CR: Can help, but it’s more important about the strength of your work. Be specific.
AJ: And sometimes the agent has difficult selling the work.
CR: And if they have difficulty selling it, they should try to work with you. That’s something to ask – what do they do if that book doesn’t sell? Will they work with next one?
Audience Question: When you supply an outline, how do you know that outline won’t be stolen?
DBC: They’re not. Sorry, nothing is interesting enough for that.
AJ: You can’t copyright an idea.
DBC: And if you give the same idea to five authors, you’ll get five different novels.
Audience Question: Are there any genres you don’t need represent for?
ES: If you’re self-publishing online or only writing short stories. Who are you looking to publish with? How are they selling your work? If an agent thinks they can make money from your work, they’ll sign with you.
CR: Harlequin is an example of a publisher who’ll publish you without agent.
AJ: And you can technically go to an agent after the publisher accepts you.
GR: BUT not all publishers are like that. BAEN will drop you if you go and get an agent. They’re negotiating with whoever initiated the relationship. To do so is taken as a bait-and-switch.
ES: But BAEN is the only pub that seems to do that.
CR: There’s an exception to every rule.
ES: So, about editors.
AJ: In all his experience, his best experience has been with acquisition/developmental editors.
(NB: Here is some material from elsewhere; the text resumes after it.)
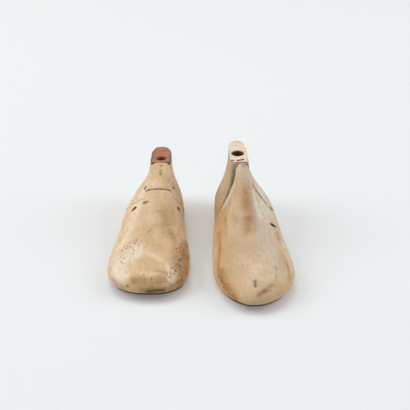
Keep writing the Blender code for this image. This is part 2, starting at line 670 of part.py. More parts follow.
def add_tongue(last, body, block):
    """A wooden tongue pinned into the block; its forked foot straddles the rear pin of the body."""
    centre = last.lateral * float(outline_values(last, np.array([BLOCK_PIN_Y])).centre[0])
    half = TONGUE_THICKNESS / 2
    front = BODY_REAR_PIN_Y - TONGUE_WIDTH / 2
    back = BODY_REAR_PIN_Y + TONGUE_WIDTH / 2
    fork_half = PIN_DIAMETER / 2 + FIT_GAP
    top = TONGUE_FOOT_Z + TONGUE_LENGTH
    fork_top = TONGUE_FOOT_Z + FORK_DEPTH
    outline = [
        (front, TONGUE_FOOT_Z),
        (BODY_REAR_PIN_Y - fork_half, TONGUE_FOOT_Z),
        (BODY_REAR_PIN_Y - fork_half, fork_top),
        (BODY_REAR_PIN_Y + fork_half, fork_top),
        (BODY_REAR_PIN_Y + fork_half, TONGUE_FOOT_Z),
        (back, TONGUE_FOOT_Z),
        (back, top),
        (front, top),
    ]
    mesh = prism_mesh("tongue", outline, centre - half, centre + half)
    tongue = add_part(last, "tongue", mesh, PEG_WOOD, (centre, BLOCK_PIN_Y, BLOCK_PIN_Z), smooth=False)
    slot = [
        (front - FIT_GAP, TONGUE_FOOT_Z - FIT_GAP),
        (back + FIT_GAP, TONGUE_FOOT_Z - FIT_GAP),
        (back + FIT_GAP, top + FIT_GAP),
        (front - FIT_GAP, top + FIT_GAP),
    ]
    slot_mesh = prism_mesh("tongue_slot", slot, centre - half - FIT_GAP, centre + half + FIT_GAP)
    slot_cutter = add_cutter(last, "tongue_slot", slot_mesh)
    cut(block, slot_cutter)
    cut(body, slot_cutter)
    add_cross_pin(last, "block_pin", BLOCK_PIN_Y, BLOCK_PIN_Z, [block, tongue])


def add_peg(last, body):
    """A wooden peg that fills an old hole in the outer side, a share of the ridge's height up."""
    height = PEG_RIDGE_SHARE * float(outline_values(last, np.array([PEG_Y])).ridge[0])
    lateral = side_reach(last, PEG_Y, height)[0]
    hole = cross_rod(last, PEG_Y, height, lateral - PEG_DEPTH - FIT_GAP, REACH, PIN_DIAMETER + 2 * FIT_GAP)
    cut(body, add_cutter(last, "peg_hole", rods_mesh("peg_hole", [hole], ROUND_STEPS)))
    peg = cross_rod(last, PEG_Y, height, lateral - PEG_DEPTH, lateral - PEG_RECESS, PIN_DIAMETER)
    add_part(last, "peg", rods_mesh("peg", [peg], ROUND_STEPS), PEG_WOOD)


# The hinged last


def joint_lines():
    """The front face of the heel part and the rear face of the forepart, seen from the side, sole first.

    The faces run side by side up to a third of the height; above it the gap opens like a V.
    """
    heel_face = [(y * REAR_PIN_Y, z * HINGED_HEIGHT) for y, z in JOINT_CUT_SHARES]
    closed = JOINT_CLOSED_BELOW_SHARE * HINGED_HEIGHT
    fore_face = []
    for y, z in heel_face:
        opening = max(z - closed, 0.0) / (HINGED_HEIGHT - closed)
        fore_face.append((y - FIT_GAP - (JOINT_TOP_GAP - FIT_GAP) * opening, z))
    return heel_face, fore_face


def build_hinged_last():
    last = hinged_last_sizes()
    rear_pin = (0.0, REAR_PIN_Y, REAR_PIN_Z)
    forepart = add_part(last, "forepart", form_mesh(last, "hinged_last_forepart"), GREY_WOOD)
    heel_part = add_part(last, "heel_part", form_mesh(last, "hinged_last_heel_part"), GREY_WOOD, rear_pin)
    plate = add_part(last, "top_plate", form_mesh(last, "hinged_last_top_plate"), CREAM_FIBRE)

    heel_face, fore_face = joint_lines()
    before_heel = heel_face + [(-REACH, heel_face[-1][1]), (-REACH, heel_face[0][1])]
    far_back = last.length + REACH
    behind_fore = [(far_back, fore_face[0][1]), (far_back, fore_face[-1][1])] + fore_face[::-1]
    front_room = add_cutter(last, "front_room", prism_mesh("front_room", before_heel, -REACH, REACH))
    back_room = add_cutter(last, "back_room", prism_mesh("back_room", behind_fore, -REACH, REACH))
    cut(forepart, back_room)
    cut(heel_part, front_room)

    thickness = HINGED_TOP_PLATE_THICKNESS
    start = -SHORT_REACH
    above_wood = slab_mesh("above_wood", last, -thickness - FIT_GAP, REACH, start, REACH)
    cut(heel_part, add_cutter(last, "above_wood", above_wood))
    plate_room = slab_mesh("plate_room", last, -thickness, 0.0, start, REACH)
    cut(plate, front_room)
    add_jack_bore(last, heel_part, plate)
    add_top_nail(last, heel_part, plate)
    cut(plate, add_cutter(last, "plate_room", plate_room), "INTERSECT")

    link = add_link(last, forepart, heel_part)
    add_cross_pin(last, "front_pin", FRONT_PIN_Y, FRONT_PIN_Z, [forepart, link], WOOD_BEYOND_PIN)
    add_cross_pin(last, "rear_pin", REAR_PIN_Y, REAR_PIN_Z, [heel_part, link], WOOD_BEYOND_PIN)
    add_sole_plates(last, forepart, heel_part)


def add_top_nail(last, heel_part, plate):
    """The one nail that shows in the pale top plate."""
    up = top_frame(last).to_3x3() @ Vector((0.0, 0.0, 1.0))
    top = on_top(last, HINGED_NAIL_X, HINGED_NAIL_Y, BRAD_RECESS)
    bore = [(top, up, NAIL_DIAMETER + 2 * FIT_GAP, 2 * (NAIL_LENGTH + FIT_GAP))]
    cutter = add_cutter(last, "nail_bore", rods_mesh("nail_bore", bore, SMALL_ROUND_STEPS))
    cut(heel_part, cutter)
    cut(plate, cutter)
    nail = [(top - up * NAIL_LENGTH / 2, up, NAIL_DIAMETER, NAIL_LENGTH)]
    add_part(last, "top_nail", rods_mesh("top_nail", nail, SMALL_ROUND_STEPS), DARK_STEEL)


def add_link(last, forepart, heel_part):
    """The flat steel link between the two pins, in a saw slot that runs on into both parts."""
    half = LINK_THICKNESS / 2
    outline = []
    for i in range(ROUND_STEPS):
        angle = math.pi / 2 + 2 * math.pi * (i + 0.5) / ROUND_STEPS
        at_front = i < ROUND_STEPS / 2
        centre_y = FRONT_PIN_Y if at_front else REAR_PIN_Y
        centre_z = FRONT_PIN_Z if at_front else REAR_PIN_Z
        y = centre_y + LINK_HALF_HEIGHT * math.cos(angle)
        z = centre_z + LINK_HALF_HEIGHT * math.sin(angle)
        outline.append((y, z))
    centre = last.lateral * float(outline_values(last, np.array([REAR_PIN_Y])).centre[0])
    mesh = prism_mesh("hinge_link", outline, centre - half, centre + half)
    link = add_part(last, "hinge_link", mesh, DARK_STEEL, smooth=False)
    front = FRONT_PIN_Y - LINK_HALF_HEIGHT - FIT_GAP
    back = REAR_PIN_Y + LINK_HALF_HEIGHT + LINK_SWING_ROOM
    low = FRONT_PIN_Z - LINK_HALF_HEIGHT - LINK_SWING_ROOM
    high = REAR_PIN_Z + LINK_HALF_HEIGHT + LINK_SWING_ROOM
    slot = [(front, low), (back, low), (back, high), (front, high)]
    slot_mesh = prism_mesh("link_slot", slot, centre - half - FIT_GAP, centre + half + FIT_GAP)
    cutter = add_cutter(last, "link_slot", slot_mesh)
    cut(forepart, cutter)
    cut(heel_part, cutter)
    return link


for old in list(bpy.data.objects):
    bpy.data.objects.remove(old)

PARTS = bpy.data.collections.new("Pair of shoe lasts")
CUTTERS = bpy.data.collections.new("Cutters")
bpy.context.scene.collection.children.link(PARTS)
bpy.context.scene.collection.children.link(CUTTERS)

build_block_last()
build_hinged_last()
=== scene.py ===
# %% [markdown]
# # A pair of shoe lasts
# A last is the wooden foot that a shoemaker builds a shoe on. The left one in the picture has an instep block
# that lifts off, the right one is sawn in two and hinged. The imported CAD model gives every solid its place.

from types import SimpleNamespace

import bmesh
import bpy
import numpy as np
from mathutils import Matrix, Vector


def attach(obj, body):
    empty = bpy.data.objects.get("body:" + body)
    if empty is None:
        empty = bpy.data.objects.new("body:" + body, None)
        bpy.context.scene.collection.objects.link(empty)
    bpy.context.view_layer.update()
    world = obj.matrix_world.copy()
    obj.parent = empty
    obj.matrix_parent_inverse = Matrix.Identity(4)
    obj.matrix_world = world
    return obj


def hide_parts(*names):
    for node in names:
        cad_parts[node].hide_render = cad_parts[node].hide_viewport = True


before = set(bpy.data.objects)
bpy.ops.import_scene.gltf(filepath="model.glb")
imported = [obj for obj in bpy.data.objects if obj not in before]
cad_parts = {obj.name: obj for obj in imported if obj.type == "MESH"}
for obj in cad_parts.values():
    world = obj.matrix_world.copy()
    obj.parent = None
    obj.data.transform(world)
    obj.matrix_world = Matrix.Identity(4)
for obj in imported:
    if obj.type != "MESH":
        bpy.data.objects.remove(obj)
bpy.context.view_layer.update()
MM = 0.001

# %% [markdown]
# ## Camera
# The photo looks down at the toes from over seventy centimetres away, and the lasts are small in a pale frame.
# The camera's tilt and focal length were found by matching both outlines.

# %% Place the camera
FRAME_PIXELS, FOCAL_PIXELS, SENSOR_WIDTH = 410, 860.0, 36.0
CAMERA_PLACE, CAMERA_DOWN = (0.00416, -0.76955, 0.4435), np.radians(27.0)

camera_data = bpy.data.cameras.new("photo_camera")
camera_data.sensor_width = SENSOR_WIDTH
camera_data.lens = FOCAL_PIXELS / FRAME_PIXELS * SENSOR_WIDTH
camera = bpy.data.objects.new("photo_camera", camera_data)
camera.location = CAMERA_PLACE
camera.rotation_euler = (np.pi / 2 - CAMERA_DOWN, 0.0, 0.0)
bpy.context.scene.collection.objects.link(camera)
bpy.context.scene.camera = camera
bpy.context.scene.view_settings.view_transform = "Standard"
print("lens in mm:", round(camera_data.lens, 2))

# %% [markdown]
# ## Recipes for nodes
# The world and every finish are node recipes. These helpers add to the node tree that was opened last.


# %% Node helpers
def open_tree(owner):
    """Makes the node tree of a world or finish the one that the helpers add to."""
    global tree
    owner.use_nodes = True
    tree = owner.node_tree


def feed(node, inputs):
    """Links each input that is given as a socket, and sets the others."""
    for name, value in dict(inputs).items():
        if isinstance(value, bpy.types.NodeSocket):
            tree.links.new(value, node.inputs[name])
        else:
            node.inputs[name].default_value = value
    return node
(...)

Gets edit memos from them. Editors definitely still edit.
CR: The copy editor goes through and finds tiny errors, keeps details consistent. Grammatical, syntax, inconsistencies, anachronisms, etc.
DBC: His copy editor comes back with copy edits and a style sheet. Terms, names, places, anything unique to book, so that typesetters can make sure that all the words are as they should be. Stylesheets are like a world bible. Invaluable.
ES: “Line editor” and “copy editor” are pretty much interchangeable.
ES: As short fiction editor: works in acquisitions, not much developmental editing, but also does copy editing.
GR: Every house is different with which editors do what and who consults with whom. BAEN books – the editor in chief makes the final decision about acquisition.